If you want just the cell to be highlighted, then you can change the “tr” to “td”. Finally, of course, you can change the background color to your preferred hue!

Using Tables in Email Templates

Creating email templates is not the easiest, considering you have to know what kind of information you want to present and exactly how you want it be formatted. Luckily, most of the web audience these days is on mobile. If this is true of your audience you have the option of just placing each section below the previous one, like building blocks. Here’s a Warner Music Group email that I coded onto my Codepen: https://codepen.io/imrizzy/pen/Lxqpje?editors=1000#0.
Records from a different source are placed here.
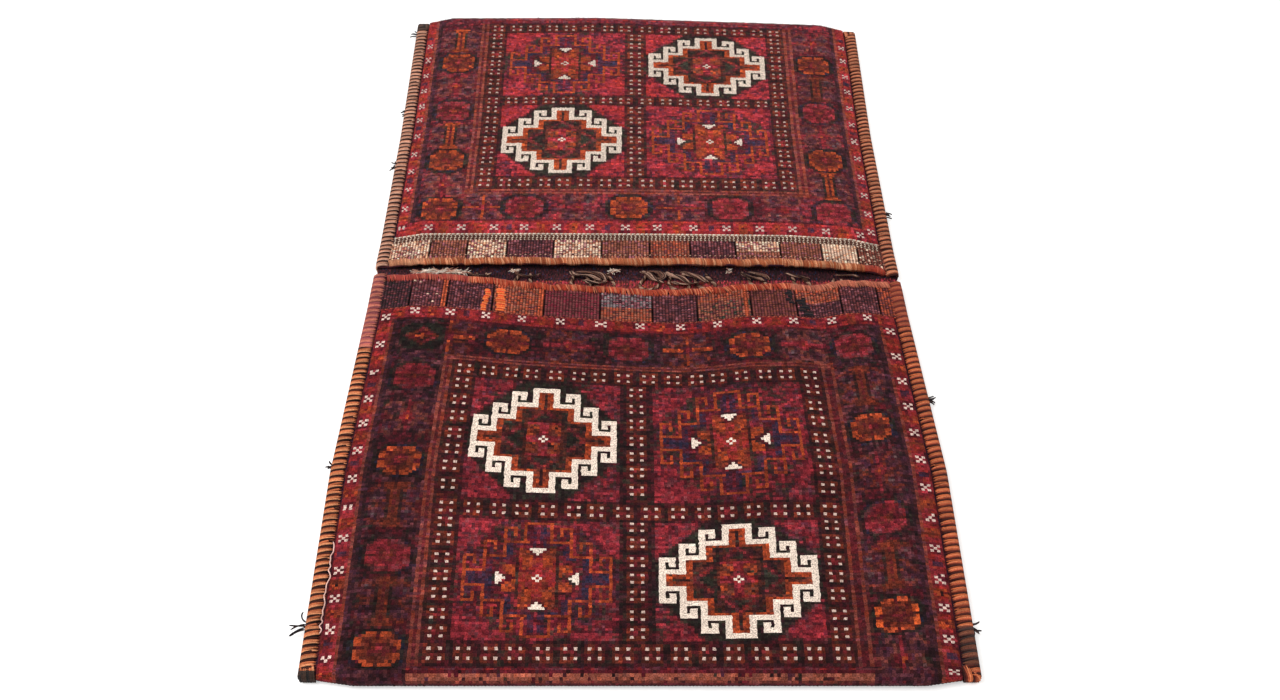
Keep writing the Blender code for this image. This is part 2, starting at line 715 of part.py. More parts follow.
def build():
    clear_scene()
    made = [woven_cloth()]
    for side, pocket in ((1, "far"), (-1, "near")):
        made.append(side_binding(f"{pocket}_left_binding", side, True))
        made.append(side_binding(f"{pocket}_right_binding", side, False))
    made.append(mouth_binding("far_mouth_binding", 1, "far_mouth_yarn"))
    made.append(mouth_binding("near_mouth_binding", -1, "near_mouth_yarn"))
    made.extend(closure_loop(*loop) for loop in LOOPS)
    made.extend(darned_mend(*mend) for mend in MENDS)
    centre_on_origin(made)


build()
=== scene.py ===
# Looks of the kilim saddle bag: knotted wool pile, flat-woven bands, overcast seams and loops.
# Sizes are in metres, X across the bag, Y from the near pocket to the far one, Z up.
import math

import bpy
import numpy as np
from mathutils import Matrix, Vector


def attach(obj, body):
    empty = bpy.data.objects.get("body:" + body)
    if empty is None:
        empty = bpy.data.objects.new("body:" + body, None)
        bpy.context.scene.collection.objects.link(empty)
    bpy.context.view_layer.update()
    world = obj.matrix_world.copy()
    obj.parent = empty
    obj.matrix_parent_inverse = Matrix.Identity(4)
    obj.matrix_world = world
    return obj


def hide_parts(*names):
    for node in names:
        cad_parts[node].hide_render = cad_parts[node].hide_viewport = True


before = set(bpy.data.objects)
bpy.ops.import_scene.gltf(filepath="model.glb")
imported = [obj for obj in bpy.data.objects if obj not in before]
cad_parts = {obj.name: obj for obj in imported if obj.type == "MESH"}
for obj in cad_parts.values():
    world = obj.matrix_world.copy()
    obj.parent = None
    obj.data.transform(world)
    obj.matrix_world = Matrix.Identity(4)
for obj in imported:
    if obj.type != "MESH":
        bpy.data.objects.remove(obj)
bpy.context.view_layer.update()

# The two pockets, as the sign of the side of the mouth gap that each lies on
NEAR, FAR = -1, 1

# Camera, from the photograph's own perspective
CAMERA_PLACE = (0.00264, -1.35555, 1.3347)
CAMERA_DOWN = 47.5
CAMERA_LENS = 37.03

# The folded strip, with the same sizes as the solids
SHIFT = (0.00264, -0.01015)
BACK_THICKNESS = 0.003
FRONT_THICKNESS = 0.003
PILE_HEIGHT = 0.005
PILE_SLOPE = 0.0015
POCKET_SLACK = 0.014
SHOULDER_WIDTH = 0.043
FAR_LENGTH = 0.650
NEAR_LENGTH = 0.6357
FAR_FOLD_LINE = ((0.0, 0.004), (0.41, 0.006), (0.75, -0.009), (1.0, -0.021))
WIDTH_PLACES = (-NEAR_LENGTH, -0.34, 0.0, 0.33, FAR_LENGTH)
WIDTHS = (0.7648, 0.7802, 0.7577, 0.7574, 0.7725)
LEANS = (-0.0005, -0.0019, -0.0051, -0.0069, -0.0074)
MOUTH_LINE = {
    NEAR: ((0.0, 0.0065), (0.13, 0.0045), (0.20, -0.0015), (0.30, -0.0125), (0.42, -0.0210),
           (0.50, -0.0258), (0.575, -0.0283), (0.63, -0.0240), (0.70, -0.0150), (0.78, -0.0145),
           (0.83, -0.0195), (0.89, -0.0090), (1.0, -0.0066)),
    FAR: ((0.0, 0.0275), (0.30, 0.0285), (0.55, 0.0270), (0.80, 0.0240), (1.0, 0.0105)),
}
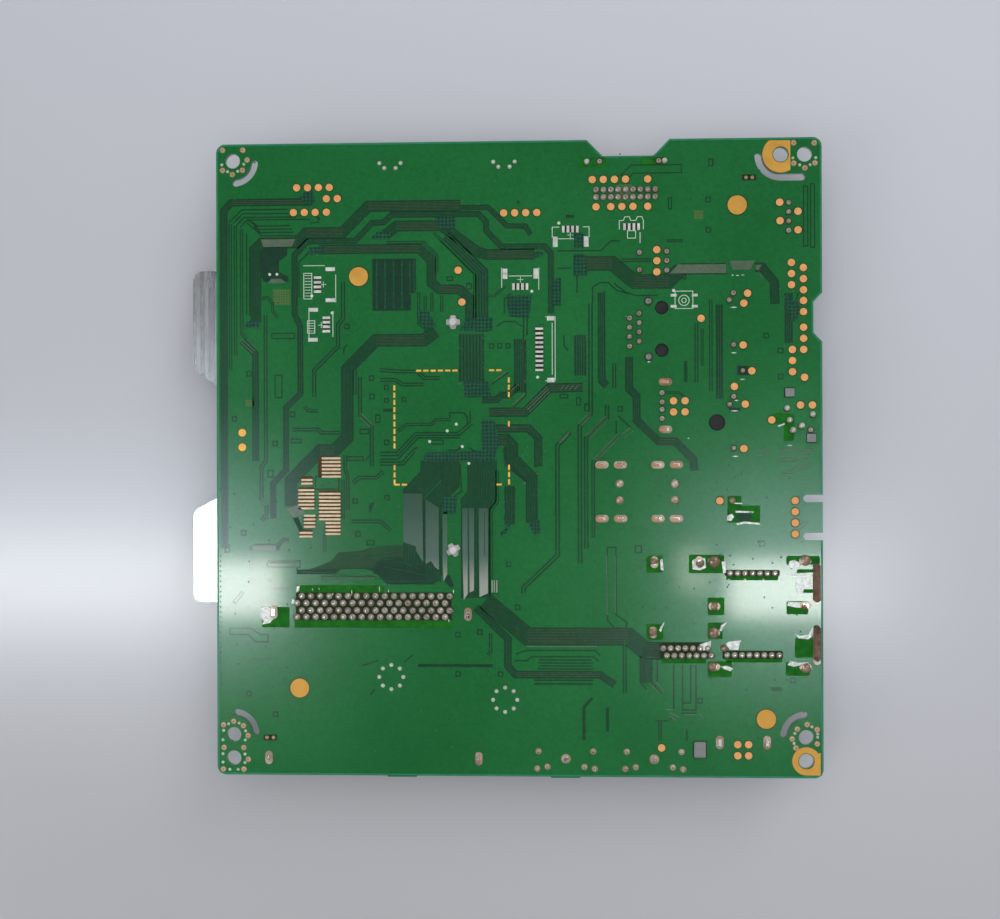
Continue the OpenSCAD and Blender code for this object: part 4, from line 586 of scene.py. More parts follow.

Screen shot 2017-04-25 at 16.27.39

You’ll notice the CSS is in the HTML file in this example and that’s okay for email templates. It’s less complicated to have it all in one file. In fact, it’s protocol to have the stylings of each data cell be inline. This is the best way to work with email templates and most tables in general. Although, it’s not completely wrong to have them in separate sheets.

Conclusion

You may not consider tables to be the most exciting thing, but there’s definitely a lot of styling you can do if you know what your options are for attributes. It’s something worth exploring because tables are the most basic form of coding, and knowing the fundamentals is always key. Furthermore, if email template creation is a big part of your work, you will definitely want to use styling tables as this coding is accepted and understood by all mail clients. Happy coding!